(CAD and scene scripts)
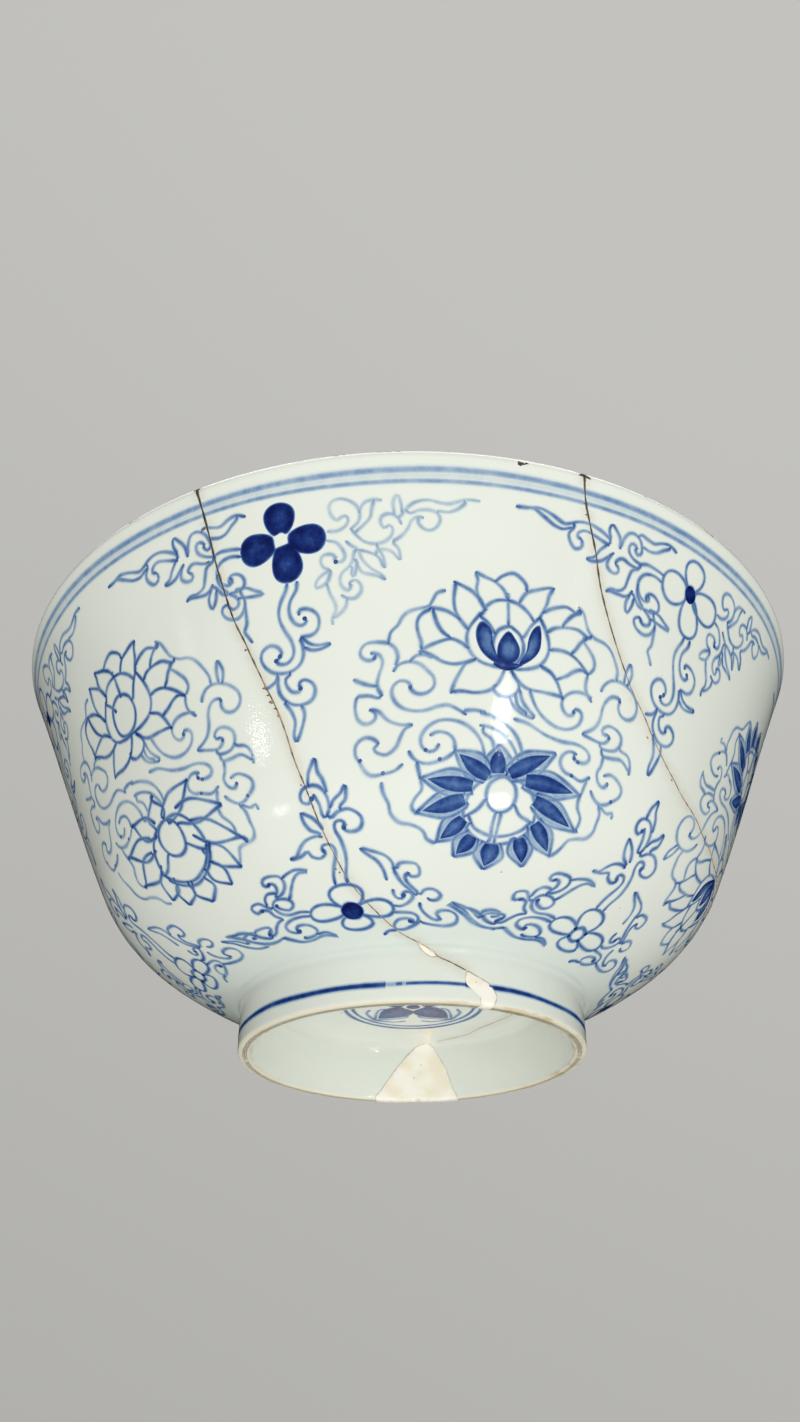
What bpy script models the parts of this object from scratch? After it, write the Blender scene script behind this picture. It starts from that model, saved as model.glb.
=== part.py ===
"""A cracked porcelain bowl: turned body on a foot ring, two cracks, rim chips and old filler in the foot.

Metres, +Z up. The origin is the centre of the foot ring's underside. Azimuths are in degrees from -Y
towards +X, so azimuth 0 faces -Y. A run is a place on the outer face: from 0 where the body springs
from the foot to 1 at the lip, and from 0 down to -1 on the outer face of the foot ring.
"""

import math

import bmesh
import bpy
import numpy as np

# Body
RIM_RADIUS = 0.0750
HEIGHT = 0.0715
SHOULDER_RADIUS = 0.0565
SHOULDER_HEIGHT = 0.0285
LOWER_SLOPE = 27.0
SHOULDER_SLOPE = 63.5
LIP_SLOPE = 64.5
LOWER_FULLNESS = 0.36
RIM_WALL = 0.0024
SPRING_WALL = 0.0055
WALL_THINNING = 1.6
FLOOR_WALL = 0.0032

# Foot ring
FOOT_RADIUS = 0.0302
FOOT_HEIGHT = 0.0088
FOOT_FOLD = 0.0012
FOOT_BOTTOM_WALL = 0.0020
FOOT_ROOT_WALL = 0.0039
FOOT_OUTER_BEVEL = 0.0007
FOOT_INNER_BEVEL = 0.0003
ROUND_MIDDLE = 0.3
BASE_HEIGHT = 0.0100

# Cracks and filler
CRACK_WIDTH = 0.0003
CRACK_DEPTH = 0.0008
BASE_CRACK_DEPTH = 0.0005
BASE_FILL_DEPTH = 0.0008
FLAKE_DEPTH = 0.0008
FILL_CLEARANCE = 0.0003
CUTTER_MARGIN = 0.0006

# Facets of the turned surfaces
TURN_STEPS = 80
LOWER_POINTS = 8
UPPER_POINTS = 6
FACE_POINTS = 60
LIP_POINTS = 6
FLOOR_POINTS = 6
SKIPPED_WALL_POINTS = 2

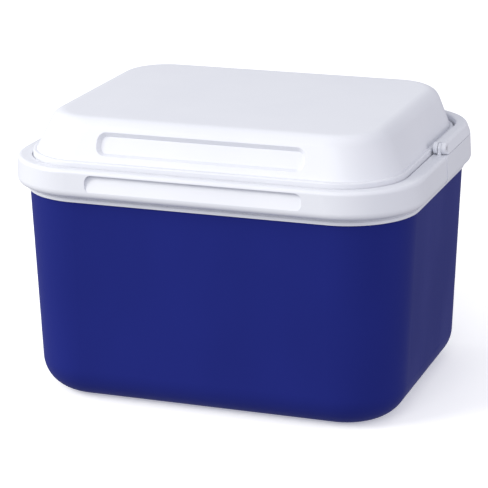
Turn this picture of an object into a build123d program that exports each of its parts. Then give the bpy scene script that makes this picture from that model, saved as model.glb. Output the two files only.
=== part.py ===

#### [What to do]
From the records above, extract each line exactly as shown.

#### [Written answer]
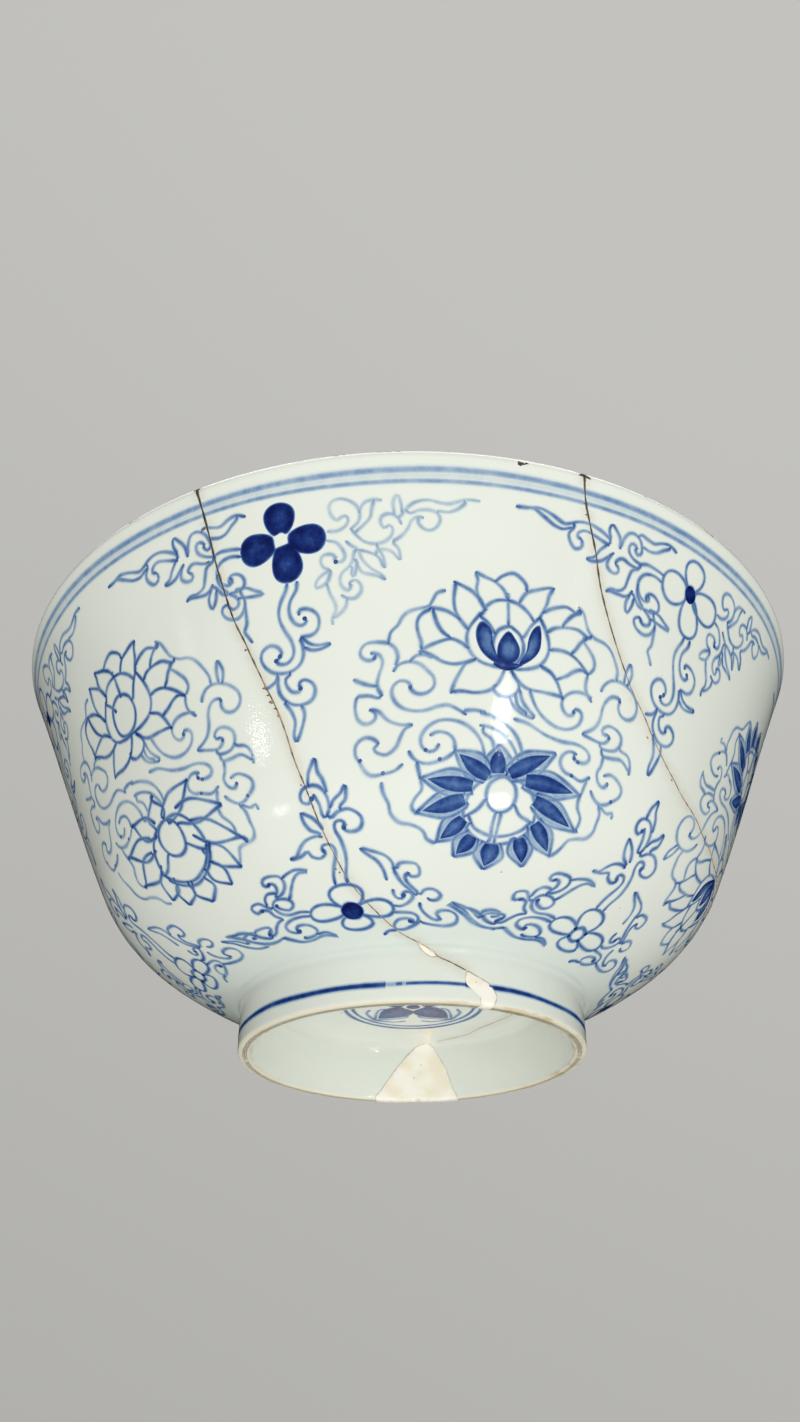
What bpy script models the parts of this object from scratch? After it, write the Blender scene script behind this picture. It starts from that model, saved as model.glb.
=== part.py ===
"""A cracked porcelain bowl: turned body on a foot ring, two cracks, rim chips and old filler in the foot.

Metres, +Z up. The origin is the centre of the foot ring's underside. Azimuths are in degrees from -Y
towards +X, so azimuth 0 faces -Y. A run is a place on the outer face: from 0 where the body springs
from the foot to 1 at the lip, and from 0 down to -1 on the outer face of the foot ring.
"""

import math

import bmesh
import bpy
import numpy as np

# Body
RIM_RADIUS = 0.0750
HEIGHT = 0.0715
SHOULDER_RADIUS = 0.0565
SHOULDER_HEIGHT = 0.0285
LOWER_SLOPE = 27.0
SHOULDER_SLOPE = 63.5
LIP_SLOPE = 64.5
LOWER_FULLNESS = 0.36
RIM_WALL = 0.0024
SPRING_WALL = 0.0055
WALL_THINNING = 1.6
FLOOR_WALL = 0.0032

# Foot ring
FOOT_RADIUS = 0.0302
FOOT_HEIGHT = 0.0088
FOOT_FOLD = 0.0012
FOOT_BOTTOM_WALL = 0.0020
FOOT_ROOT_WALL = 0.0039
FOOT_OUTER_BEVEL = 0.0007
FOOT_INNER_BEVEL = 0.0003
ROUND_MIDDLE = 0.3
BASE_HEIGHT = 0.0100

# Cracks and filler
CRACK_WIDTH = 0.0003
CRACK_DEPTH = 0.0008
BASE_CRACK_DEPTH = 0.0005
BASE_FILL_DEPTH = 0.0008
FLAKE_DEPTH = 0.0008
FILL_CLEARANCE = 0.0003
CUTTER_MARGIN = 0.0006

# Facets of the turned surfaces
TURN_STEPS = 80
LOWER_POINTS = 8
UPPER_POINTS = 6
FACE_POINTS = 60
LIP_POINTS = 6
FLOOR_POINTS = 6
SKIPPED_WALL_POINTS = 2

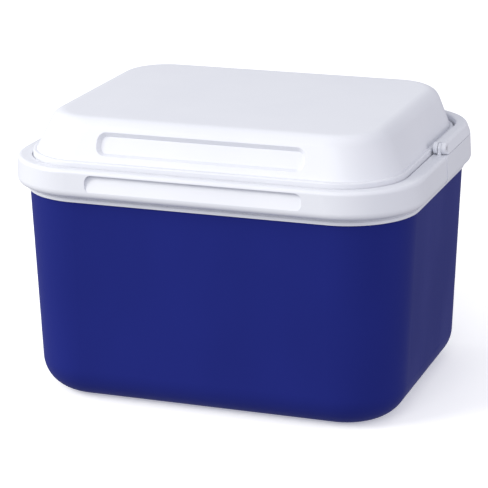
Turn this picture of an object into a build123d program that exports each of its parts. Then give the bpy scene script that makes this picture from that model, saved as model.glb. Output the two files only.
=== part.py ===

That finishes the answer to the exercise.